To understand what should further be improved in I-COACH, let us briefly summarize its main principles. The I-COACH system is first calibrated by a series of object points (guide- stars in the technical jargon) distributed along the Z axis. Each point emits spherical wave that propagates through a coded phase mask (CPM). The light from the CPM is recorded by a digital camera and stored as a library of digital point spread functions (PSFs). Following the one-time calibration stage, an incoherently illuminated object is positioned inside the axial range of the calibration stage. The object light propagates through the same CPM and is recorded as an object hologram. The 3D image is reconstructed by a series of 2D cross-correlations between the object hologram and the corresponding PSFs from the PSF library.

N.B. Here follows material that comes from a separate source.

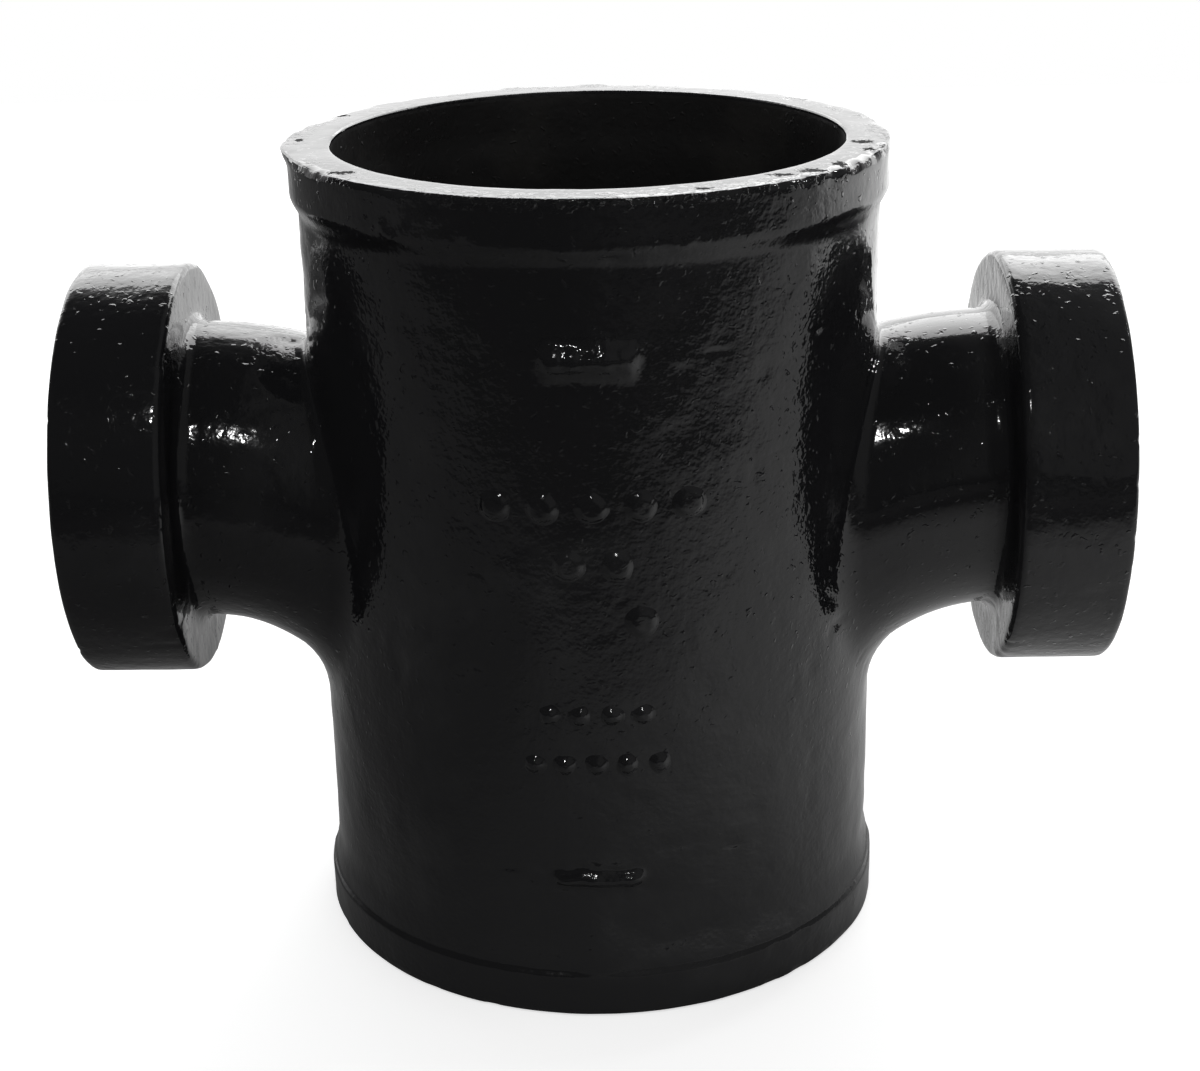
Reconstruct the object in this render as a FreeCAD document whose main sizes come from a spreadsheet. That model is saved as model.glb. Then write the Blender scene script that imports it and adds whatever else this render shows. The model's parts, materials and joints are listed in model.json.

One of the weaknesses of I-COACH is the low signal-to-noise ratio (SNR) of the reconstructed images in comparison to the conventional direct imaging. Several techniques of noise reduction in the cross-correlation process were proposed [28–31]. However, further improvements with less sacrifices might make this technology more practical. In the present study we present a new method for increasing the SNR that can be applied to the other previously proposed methods [19,21,22,25]. To understand the proposed strategy, let us compare the camera responses of direct and indirect imaging for a single point object. In direct imaging, each object point is imaged to a corresponding point on the camera plane. On the other hand, in the previous I-COACH systems [17,18], the detected intensity pattern induced from any object point spreads over the entire area of the camera, or over a high percentage of this area. Consequently, the signal per camera pixel is much lower than in the case of direct imaging, and for a given noise level of the camera, the SNR is thus lower than that of the direct imaging. Between the two extreme responses of a single point of the direct imaging and the continuous chaotic pattern of I-COACH, we propose herein the sparse response of isolated randomly distributed dots. In other words, the method in this study is actually CPM engineering with the goal to design a sparse response, or more precisely, a sparse PSF. How much the PSF can be sparse? Enhancing the sparsity reduces the number of dots in the PSFs, and as we see in the following, PSFs with less dots increase the background noise of the reconstructed image. Therefore, there is a best sparsity which keeps the two types of noise as low as possible. This study presents the modified I-COACH, dubbed sparse I-COACH (SI-COACH), with engineered CPMs to obtain the best PSF. This PSF is designed as a set of isolated dots randomly distributed over a limited area of the camera, where the density of the dots is determined to yield images with maximum SNR and sharpness. The PSF sparsity is defined such that between any two PSF dots having a diffraction limited size, there is at least one zero valued pixel.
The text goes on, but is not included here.